Given request
Work out how many lines of the data hold the string "scene", and reply with that number alone.

>> START Source material

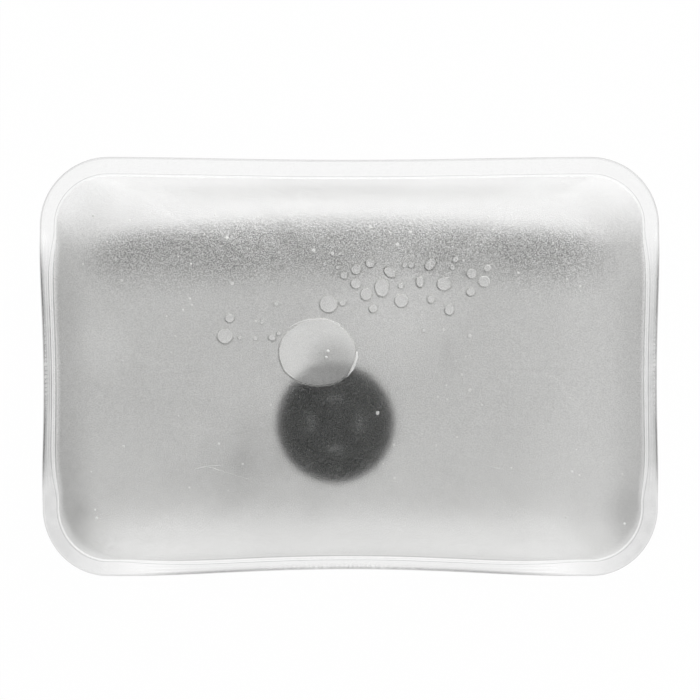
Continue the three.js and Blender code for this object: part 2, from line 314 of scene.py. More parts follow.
# How far up or along a way points where the room goes over to its dark ceiling and dark ends
CEILING_RISE = (0.5, 0.85)
ROOM_ENDS = (0.75, 0.35)


def settings():
    """The hand warmer's settings in this scene."""
    return bpy.context.scene.hand_warmer


class PouchSettings(bpy.types.PropertyGroup):
    """Shape of the filled pouch and its welded rim."""

    thickness: FloatProperty(
        name="Film thickness", description="Thickness of one film",
        default=0.4 * MM, unit="LENGTH", precision=5)
    seam_height: FloatProperty(
        name="Seam height", description="Height of the weld over the table",
        default=5.2 * MM, unit="LENGTH", precision=5)
    corner_radius: FloatProperty(
        name="Corner radius", description="Radius of the outline's corners",
        default=10.5 * MM, unit="LENGTH", precision=5)
    weld_width: FloatProperty(
        name="Weld width", description="Width of the flat welded rim",
        default=2.4 * MM, unit="LENGTH", precision=5)
    rest_margin: FloatProperty(
        name="Rest margin", description="From the weld in to where the underside lies flat",
        default=8.5 * MM, unit="LENGTH", precision=5)
    front_fullness: FloatProperty(
        name="Front fullness", description="How soon the upper film levels out", default=4.5)
    back_fullness: FloatProperty(
        name="Back fullness", description="How soon the back film levels out", default=2.2)
    pinches: FloatVectorProperty(
        name="Pinches", description="How far each side is drawn in: +X, +Y, -X, -Y",
        size=4, default=(0.45 * MM, 0.45 * MM, 0.6 * MM, 1.2 * MM), unit="LENGTH", precision=5)
    curls: FloatVectorProperty(
        name="Curls", description="How far the rim curls up at each side: +X, +Y, -X, -Y",
        size=4, default=tuple(math.radians(a) for a in (48, 0, 52, 44)), subtype="NONE")
    far_weld: FloatProperty(
        name="Far weld", description="How much wider the weld is along the far edge",
        default=0.44 * MM, unit="LENGTH", precision=5)
    leans: FloatVectorProperty(
        name="Leans", description="How far the sides +X and -X lean in at the near corners",
        size=2, default=(0.2 * MM, 0.42 * MM), unit="LENGTH", precision=5)
    pinch_fade: FloatProperty(
        name="Pinch fade", description="Distance over which the drawn-in sides fade out",
        default=14 * MM, unit="LENGTH", precision=5)
    waver: FloatProperty(
        name="Waver", description="How unevenly the upper film rises from its weld",
        default=0.08, min=0, max=0.3)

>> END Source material

Finished task
3